How many seconds does it take to load Photoshop? How many times do you have to refresh a broken webpage per day? How long do you spend syncing your iPhone's Bluetooth to your car's speaker system? We have grown complacent, accustomed to systems composed of chaotic code!
The characteristics of decline are apparent. If we do not change, if no inverse transmogrification takes place, we are bound for the depths of the chasm. Planes dropping from the sky, skyscrapers collapsing under their own weight, ISP cables being severed and melted down for raw materials. Software is eating the world, and lack of virtue is eating software.
There is no simple incantation that performs the inverse-transmogrification, mutating the type of (torso) -> (engineer). It is a complex problem to imbue humans with greater virtue, but one approach to return us to Solzhenitsian form is the cultivation of mimetic idols. Elon Musk springs to mind, as do Hero of Alexandria, Archimedes, Henry Ford, Charles Babbage, and Benjamin Wright. Erect statues of these legends in your mind! Study them, emulate them!
These Great Engineers were capable of crossing domains seamlessly, competently playing musical instruments, speaking and writing eloquently, interacting in a well-mannered way with all members of society, dressing with respect, and, most importantly, building things of beauty and magnificence. Exempli gratia: torsos cannot repair their own cars, Ford invented them.

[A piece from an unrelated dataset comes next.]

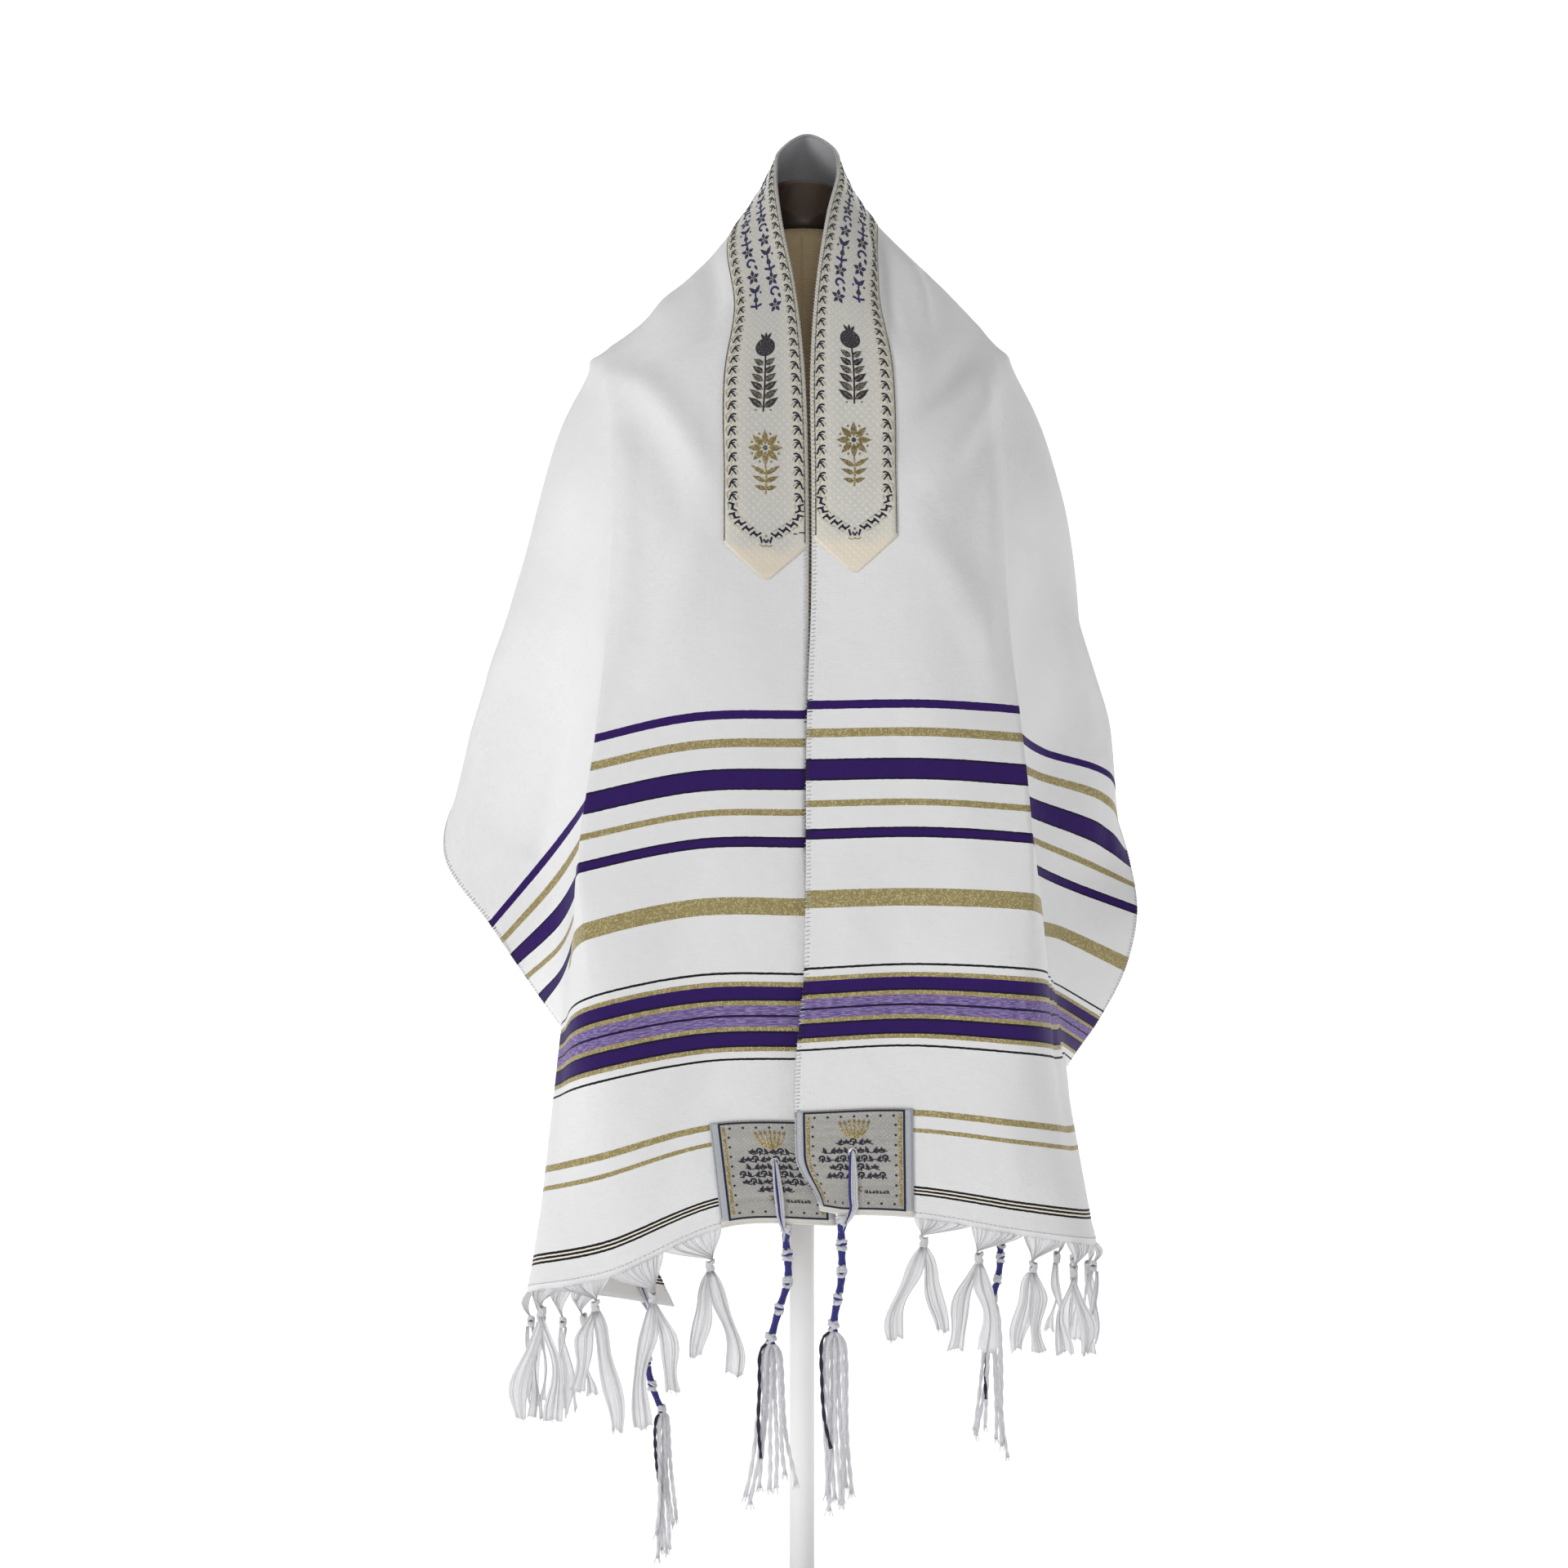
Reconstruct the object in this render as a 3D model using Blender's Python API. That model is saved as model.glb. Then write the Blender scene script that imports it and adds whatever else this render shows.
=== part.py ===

Where are the engineers who compose machines that can move mountains? Build cathedrals in the heavens? Expand the domain of human potential by light-years? To stave off decline by advancing humanity for the better is as noble a thing as any. Torsos, you know who you are: let the WASD keys on your keyboard be no more important than any others, mold your body into a temple of physical strength, and mold your mind into a temple of intellectual capacity and aesthetic harmony! Take up the flame! Learn what has been lost!